I'm looking for a replacement for a file storage system; current implementation stores the data on a RAID array. Every time we hit a size limit on the array, we replace drives with larger ones and copy the data over. Now that the data size increases by a few terabytes every year, the replacements are becoming costly. A system that would reduce the operating cost of file storage is needed.

Hadoop

Hadoop distributed file system (HDFS) can scale out - instead of replacing the current hardware we just add more machines, and the new storage becomes immediately available for use. It can also run on commodity hardware, as in - it does not require vendor-specific hardware, but rather can run on generic server machines. Hadoop also has the ability to run MapReduce jobs on the stored content, and can be deployed on both Amazon and Microsoft cloud. Hadoop is free software, but at least 2 companies provide commercial support. What's not to like? Well, there's just one thing.

Small file problem

HDFS is capable of scaling up to thousands of terabytes, with just one catch. Simplifying a little, the list of files has to fit in memory of a single machine - name node. The name node may require up to 1 GB of memory for every million of files, so storing hundreds of millions of files would require powerful hardware and careful tuning. In addition, the name node information has to be loaded from disk on every restart, which takes time proportional to the file size.
There's no real solution to the small file problem. Workarounds are available:
  • Use multiple independent name nodes sharing the same data nodes (i.e. machines physically hosting the data on their disks). This requires some partitioning logic on the client side, so that the client knows which name node to check for a particular file.
  • Coalesce multiple files into a single Hadoop file, using HAR, sequence files or HBase. Each one of these has its limitations and won't suit every use case. I'll present them shortly.
What happens if you have too many files? Name node process starts using excessive amounts of memory. High memory usage may decrease service responsiveness, and in extreme cases will cause it to quit completely.
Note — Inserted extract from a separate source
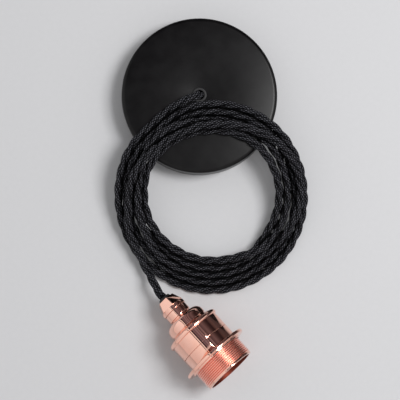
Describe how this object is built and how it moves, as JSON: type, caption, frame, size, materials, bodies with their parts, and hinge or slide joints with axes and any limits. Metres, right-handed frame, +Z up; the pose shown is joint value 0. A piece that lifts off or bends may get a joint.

Hadoop archive (HAR) files

HAR files are archives containing a small filesystem. The files and directories in a HAR archive are readable using the same interfaces as regular Hadoop files. HAR files are created by running a mapreduce job over a set of files and directories in HDFS. Once created, the archives are immutable.
For our use case HAR files were not a good fit for a few reasons. One, we add files one at a time, so we would need to run the archive process on schedule. We also support random file lookup by ID, so we would need to update file location for all files once the archive process is complete. Another reason is, HAR files are immutable, and we update files quite a lot. We would need another process to periodically purge outdated file revisions by unpacking and repacking the archives. Both are doable, but require additional coding. We decided to explore the other alternatives first.

Sequence files

Sequence files store data as a list of key/value pairs. It is possible to append new values to the end of an existing sequence file, so new data could be immediately stored to its final location. The main drawback of sequence files is, the files have to be read sequentially. In other words, to locate a document by ID in a sequence file we would potentially need to read all of the file. Since random access times are important to our use case, sequence files were not an option.

HBase

HBase is a key/value store system using Hadoop for data storage. Like sequence files, HBase also stores data as a list of key/value pairs. Like HAR files, HBase also indexes its content allowing for fast random access. It also handles all insert/update/delete operations transparently to the user, repacking its store files behind the scenes. HBase makes good use of HDFS by creating large files and appending to them whenever it makes sense, so the small files problem usually does not apply. Configuring HBase for optimal performance is not a trivial task, but when done well, HBase is also very fast, with one exception. Data read operations are non-streaming, so retrieving a value takes time proportional to its size. With 1GBps network adapter I got average response time of 100ms for 1 MB file, but an entire second for a 30MB file.

HBase/HDFS hybrid

With all of the above in mind, hybrid storage with small files stored in HBase and large files stored in HDFS may or may not be a good option; storing small files in HBase avoids the small files problem, and storing large ones in HDFS avoids increasing latency. The appropriate cutoff size depends on the data being stored, with lower cutoff demanding for more expensive name node hardware and higher  resulting in worse latency for mid-sized files.